The spread of a novel pathogenic infectious agent eliciting protective immunity is typically characterised by three distinct phases: (I) an initial phase of slow accumulation of new infections (often undetectable), (II) a second phase of rapid growth in cases of infection, disease and death, and (III) an eventual slow down of transmission due to the depletion of susceptible individuals, typically leading to the termination of the (first) epidemic wave. Before the implementation of control measures (e.g. social distancing, travel bans, etc) and under the assumption that infection elicits protective immunity, epidemiological theory indicates that the ongoing epidemic of SARS-CoV-2 will conform to this pattern.
Here, we calibrate a susceptible-infected-recovered (SIR) model to data on cumulative reported SARS-CoV-2 associated deaths from the United Kingdom (UK) and Italy under the assumption that such deaths are well reported events that occur only in a vulnerable fraction of the population. We focus on model solutions which take into consideration previous estimates of critical epidemiological parameters such as the basic reproduction number (R0), probability of death in the vulnerable fraction of the population, infectious period and time from infection to death, with the intention of exploring the sensitivity of the system to the actual fraction of the population vulnerable to severe disease and death.
Our simulations are in agreement with other studies that the current epidemic wave in the UK and Italy in the absence of interventions should have an approximate duration of 2-3 months, with numbers of deaths lagging behind in time relative to overall infections. Importantly, the results we present here suggest the ongoing epidemics in the UK and Italy started at least a month before the first reported death and have already led to the accumulation of significant levels of herd immunity in both countries. There is an inverse relationship between the proportion currently immune and the fraction of the population vulnerable to severe disease.

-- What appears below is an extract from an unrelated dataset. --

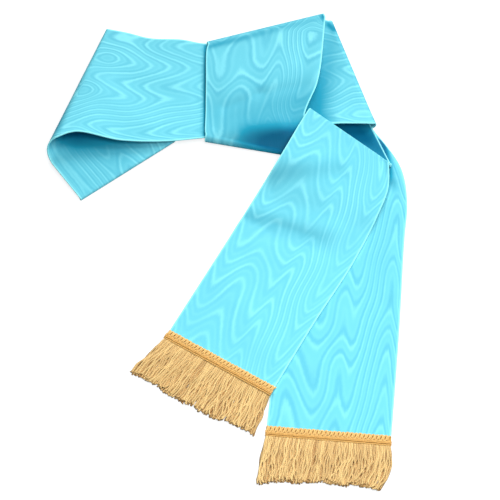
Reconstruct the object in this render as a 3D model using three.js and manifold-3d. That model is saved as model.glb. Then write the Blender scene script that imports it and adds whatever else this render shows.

This relationship can be used to determine how many people will require hospitalisation (and possibly die) in the coming weeks if we are able to accurately determine current levels of herd immunity. There is thus an urgent need for investment in technologies such as virus (or viral pseudotype) neutralization assays and other robust assays which provide reliable read-outs of protective immunity, and for the provision of open access to valuable data sources such as blood banks and paired samples of acute and convalescent sera from confirmed cases of SARS-CoV-2 to validate these. Urgent development and assessment of such tests should be followed by rapid implementation at scale to provide real-time data. These data will be critical to the proper assessment of the effects of social distancing and other measures currently being adopted to slow down the case incidence and for informing future policy direction.